■ Items listed in a dataset ■
++++
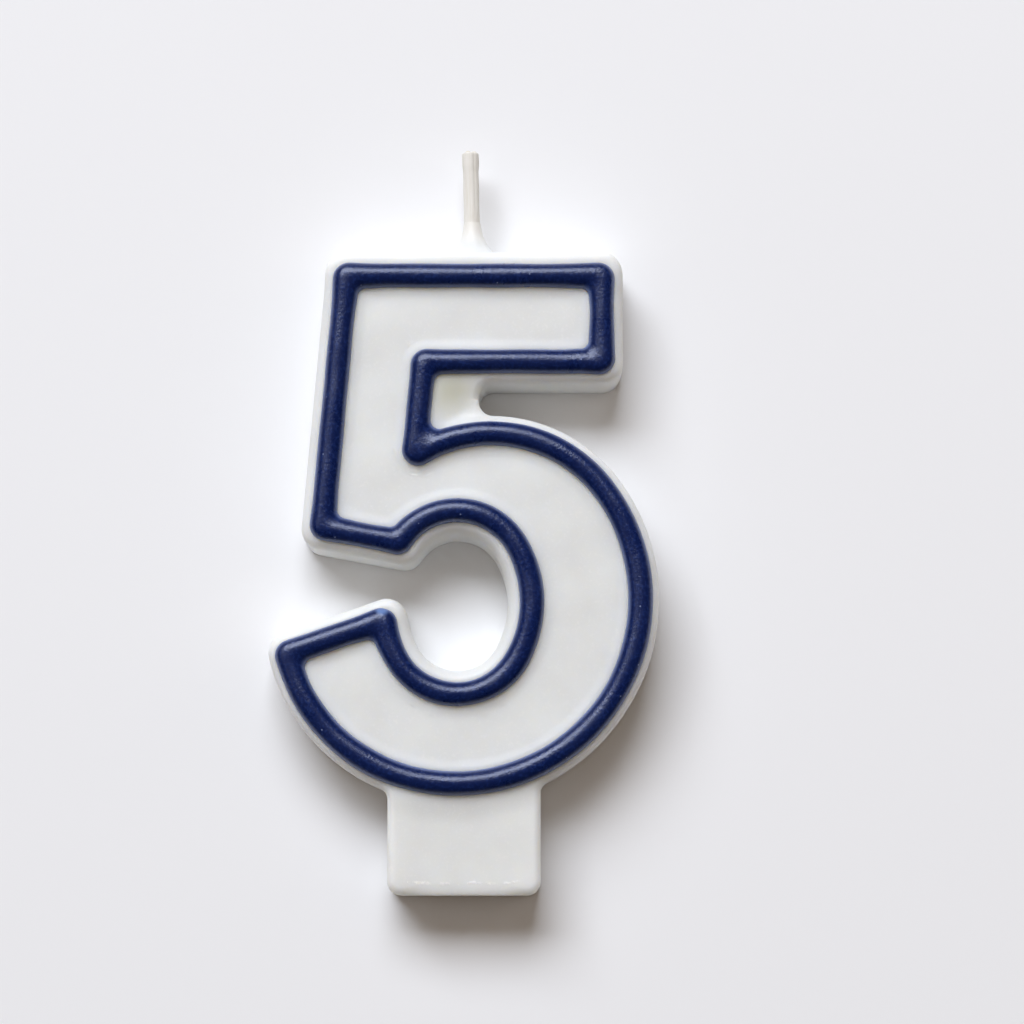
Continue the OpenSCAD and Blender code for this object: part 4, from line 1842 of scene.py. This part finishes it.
@dataclass
class Studio:
    """Pale table on which the candle lies, dim room and front camera.

    The room's light in front is the product of three strengths, each given for both ends of
    its range: from left to right over left_span, for other rays and for mirrored ones, and
    from straight ahead to the sides.
    """

    table_y: float
    gap: float = 0.02
    leak_mm: float = 0.6
    table_hex: str = "#F1F2F4"
    table_side: float = 1600.0
    room_hex: str = "#FFE1C3"
    left_span: tuple[float, float] = (-1.0, 0.2)
    left_strength: tuple[float, float] = (0.2, 0.12)
    mirrored_strength: tuple[float, float] = (1.0, 0.12)
    ahead_strength: tuple[float, float] = (1.45, 0.2)
    behind_from: float = 0.02
    camera_at: tuple[float, float, float] = (5.53, -388.8, -1.08)
    pitch: float = 6.73
    lens: float = 117.07
    sensor: float = 36.0
    clip_m: tuple[float, float] = (0.01, 20.0)

    def build(self) -> None:
        """Builds table, room, lamps and camera, and sets the view transform."""
        self._floor()
        self._room()
        low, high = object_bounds()
        for lamp in Lamps:
            lamp.value.build((low + high) / 2)
        self._camera()
        bpy.context.scene.view_settings.view_transform = "Standard"

    def _floor(self) -> bpy.types.Object:
        """Builds the table's top, the floor of the scene, upright behind the candle's back.

        It shows from its front only, and from behind it is clear.  Light on a path that has
        come through it from behind also passes where it meets the plate within a short hop
        off the wax, so the candle's back is lit when seen from there, and only then.

        Returns:
            The floor's object, marked as stage.
        """
        half, y = self.table_side / 2, self.table_y + self.gap
        corners = np.array([[-half, y, -half], [half, y, -half], [half, y, half],
                            [-half, y, half]]) * MM
        mesh = bpy.data.meshes.new("pale_floor")
        mesh.from_pydata(corners.tolist(), [], [(0, 1, 2, 3)])
        material, tree = new_material("matt_white_table")
        paper = add(tree, "ShaderNodeBsdfDiffuse", {"Color": linear(self.table_hex)})
        clear = add(tree, "ShaderNodeBsdfTransparent")
        side = add(tree, "ShaderNodeNewGeometry")
        rays = add(tree, "ShaderNodeLightPath")
        near = add(tree, "ShaderNodeMath", {
            0: rays.outputs["Ray Length"], 1: self.leak_mm * MM}, operation="LESS_THAN")
        # The depth is a whole number, so a half tells none from one or more.
        entered = add(tree, "ShaderNodeMath", {0: rays.outputs["Transparent Depth"], 1: 0.5},
                      operation="GREATER_THAN")
        leak = add(tree, "ShaderNodeMath", {0: near.outputs[0], 1: entered.outputs[0]},
                   operation="MULTIPLY")
        open_side = add(tree, "ShaderNodeMath", {
            0: leak.outputs[0], 1: side.outputs["Backfacing"]}, operation="MAXIMUM")
        surface = add(tree, "ShaderNodeMixShader", {
            0: open_side.outputs[0], 1: paper.outputs[0], 2: clear.outputs[0]})
        add(tree, "ShaderNodeOutputMaterial", {"Surface": surface.outputs[0]})
        mesh.materials.append(material)
        floor = bpy.data.objects.new("pale_floor", mesh)
        bpy.context.scene.collection.objects.link(floor)
        floor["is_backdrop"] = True
        return floor

    def _room(self) -> None:
        """Builds the room's light: white to the camera, dim in front, white behind.

        In front of the table it is dim: strongest straight ahead of the candle and weak
        toward all sides, a little lighter on the left, and far darker in reflections.
        Behind the table it is a plain white that lights only the candle's back.
        """
        world = bpy.data.worlds.new("plain_room")
        world.use_nodes = True
        tree = world.node_tree
        tree.nodes.clear()
        rays = add(tree, "ShaderNodeLightPath")
        way = add(tree, "ShaderNodeSeparateXYZ", {
            "Vector": add(tree, "ShaderNodeTexCoord").outputs["Generated"]})
        shares = []
        for value, span, strength, blend in (
                (way.outputs["X"], self.left_span, self.left_strength, "SMOOTHSTEP"),
                (rays.outputs["Is Glossy Ray"], (0.0, 1.0), self.mirrored_strength, "LINEAR"),
                (way.outputs["Y"], (-1.0, 0.0), self.ahead_strength, "LINEAR")):
            shares.append(add(tree, "ShaderNodeMapRange", {
                "Value": value, "From Min": span[0], "From Max": span[1],
                "To Min": strength[0], "To Max": strength[1]},
                interpolation_type=blend).outputs["Result"])
        dim = shares[0]
        for share in shares[1:]:
            dim = add(tree, "ShaderNodeMath", {0: dim, 1: share},
                      operation="MULTIPLY").outputs[0]
        behind = add(tree, "ShaderNodeMath", {0: way.outputs["Y"], 1: self.behind_from},
                     operation="GREATER_THAN")
        white = add(tree, "ShaderNodeMath", {
            0: behind.outputs[0], 1: rays.outputs["Is Camera Ray"]}, operation="MAXIMUM")
        strength = add(tree, "ShaderNodeMix", {"Factor": white.outputs[0], 2: dim, 3: 1.0})
        tint = add(tree, "ShaderNodeMix", {
            "Factor": white.outputs[0], 6: linear(self.room_hex), 7: linear("#FFFFFF")},
            data_type="RGBA")
        light = add(tree, "ShaderNodeBackground", {
            "Color": tint.outputs[2], "Strength": strength.outputs[0]})
        add(tree, "ShaderNodeOutputWorld", {"Surface": light.outputs[0]})
        bpy.context.scene.world = world

    def _camera(self) -> bpy.types.Object:
        """Places the front camera, slightly below the candle's middle and pitched up.

        Returns:
            The camera's object.
        """
        data = bpy.data.cameras.new("front_camera")
        data.lens, data.sensor_width = self.lens, self.sensor
        data.clip_start, data.clip_end = self.clip_m
        camera = bpy.data.objects.new("front_camera", data)
        camera.location = Vector(self.camera_at) * MM
        camera.rotation_euler = Euler((math.radians(90 + self.pitch), 0.0, 0.0))
        bpy.context.scene.collection.objects.link(camera)
        bpy.context.scene.camera = camera
        return camera


def main() -> None:
    """Builds the candle piece by piece, then the studio."""
    logging.basicConfig(level=logging.INFO, format="%(name)s: %(message)s")
    numeral, ripple = Numeral(), Ripple()
    wick = Wick(numeral)
    pieces = [WaxCasting(numeral, wick, ripple).build(), NavyOutline(numeral, ripple).build(),
              *wick.build()]
    for piece in pieces:
        log.info("%s: %d points, %d faces", piece.name, len(piece.data.vertices),
                 len(piece.data.polygons))
    Studio(numeral.depth / 2).build()


if __name__ == "__main__":
    main()
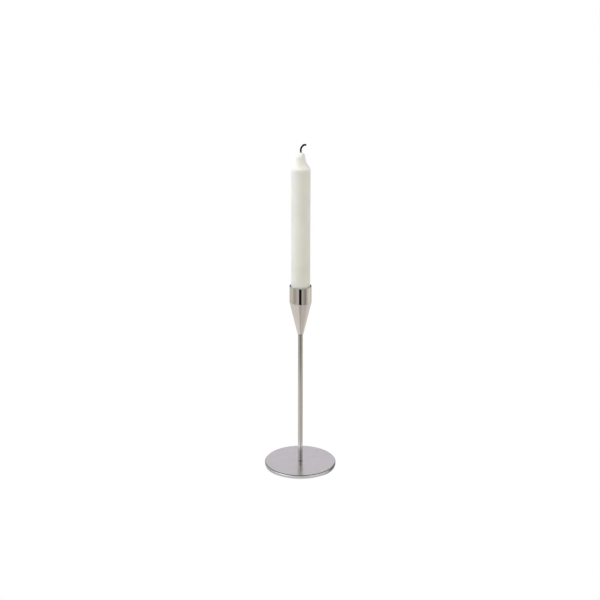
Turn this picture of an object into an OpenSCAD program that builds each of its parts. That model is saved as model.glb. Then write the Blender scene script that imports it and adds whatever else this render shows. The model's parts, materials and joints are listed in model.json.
++++
Starting at the first line of the data above, please restate word for word every line up to and including the one that holds "and front camera.", and add nothing else.

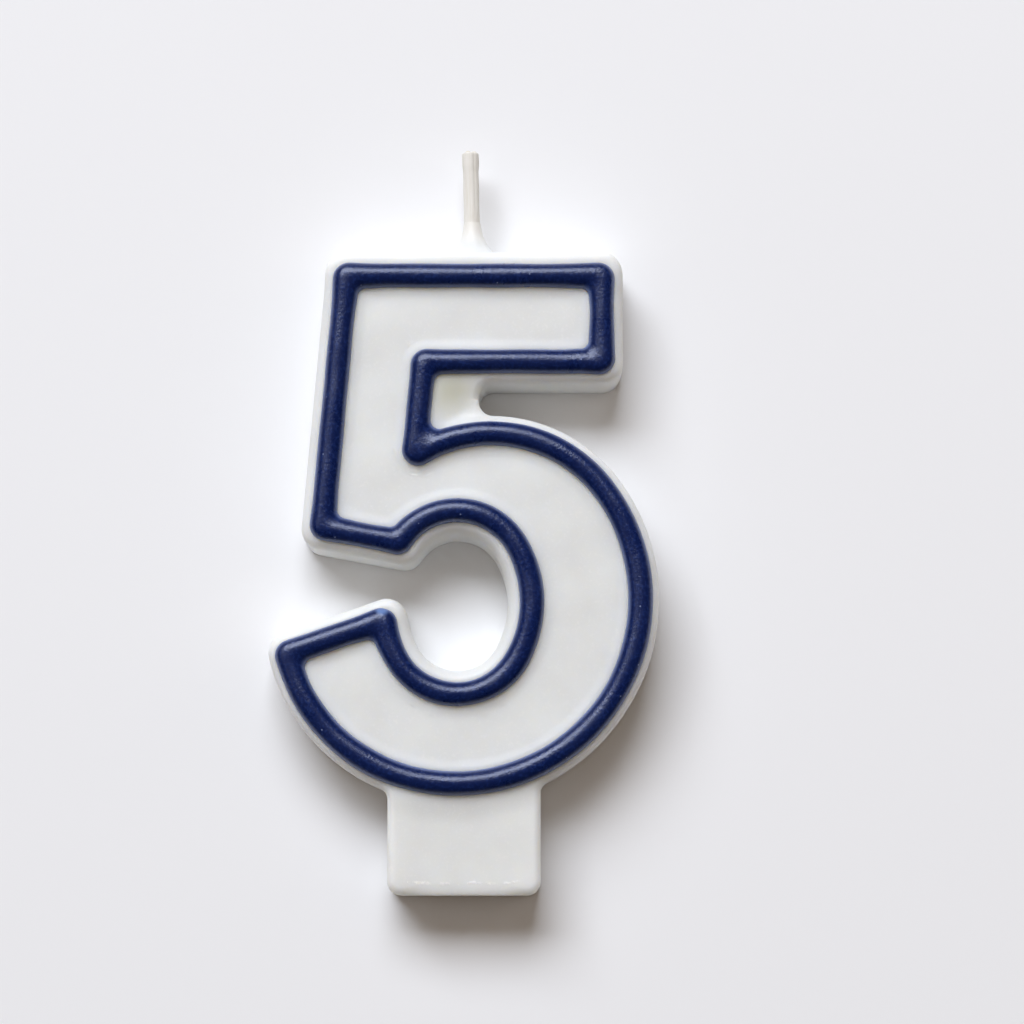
Continue the OpenSCAD and Blender code for this object: part 4, from line 1842 of scene.py. This part finishes it.
@dataclass
class Studio:
    """Pale table on which the candle lies, dim room and front camera.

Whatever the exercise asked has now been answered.